Hi,
I'm a Spring Framework committer and I'm working on Spring's SockJS implementation with my colleagues; I had some questions to the group.
Looking at the protocol specification [1] and existing implementations [2], it seems that for CORS-related browser requests, the SockJS implementation:
* either sends a "Access-Control-Allow-Origin"="*" HTTP response header
* or sends a "Access-Control-Allow-Origin"="[request origin]" response header, echoing back the request's origin header value to the client
In both cases, SockJS allows requests from any domain, even if the request comes from a third party domain (i.e. has "
evil.com" as an Origin, while the SockJS server application is hosted on "
example.org").
My questions are:
1) Why are we always sending CORS headers?
2) In our SockJS protocol server implementation, we plan to *not* send an "Access-Control-Allow-Origin" response header to the client, thus enforcing a same origin policy as a default behavior. What do you think?

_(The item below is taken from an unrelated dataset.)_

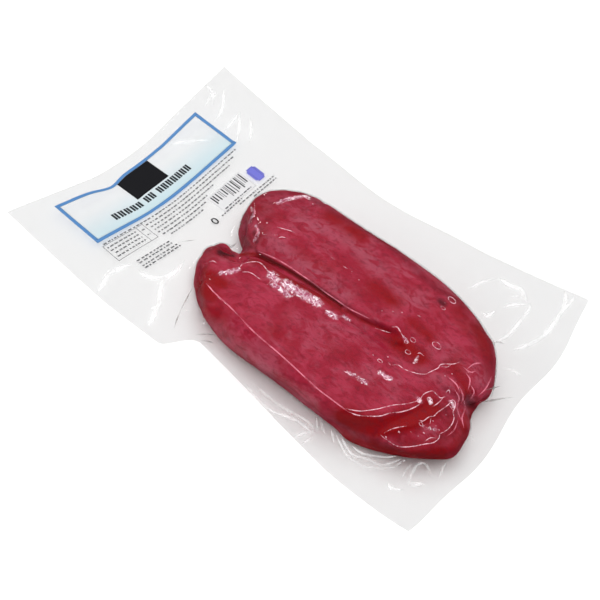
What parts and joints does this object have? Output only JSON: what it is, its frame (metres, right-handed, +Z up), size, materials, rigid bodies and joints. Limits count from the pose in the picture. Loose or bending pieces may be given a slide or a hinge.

3) Without further configuration by the developer, isn't a "same origin policy" a sane default?
4) Protocol tests/specs and implementations is sending those CORS headers; is this part of the SockJS protocol required behavior? A convenient default configuration to make it work out of the box in a cross-domain context? Or just a test artifact for the protocol to be tested in various setups? I find this a bit misleading, if not a security issue.
5) In our implementation, we plan to allow developers to explitely configure other origins; those values will be sent in CORS headers. Do other implementations already do this? Is there some common pattern on this SockJS implementations should follow?
When using the iframe transport, the current SockJS protocol spec does not mention the X-Frame-Options not Content-Security-Policy HTTP headers; they are often used to prevent clickjacking issues.
Questions:
6) Should those headers be sent along iframe HTTP responses, defaulting to a same origin policy? Or not sending them is enough?
7) When explictely configuring other authorized origins, should those headers values be the same as configured CORS authorized origins (see question #5)?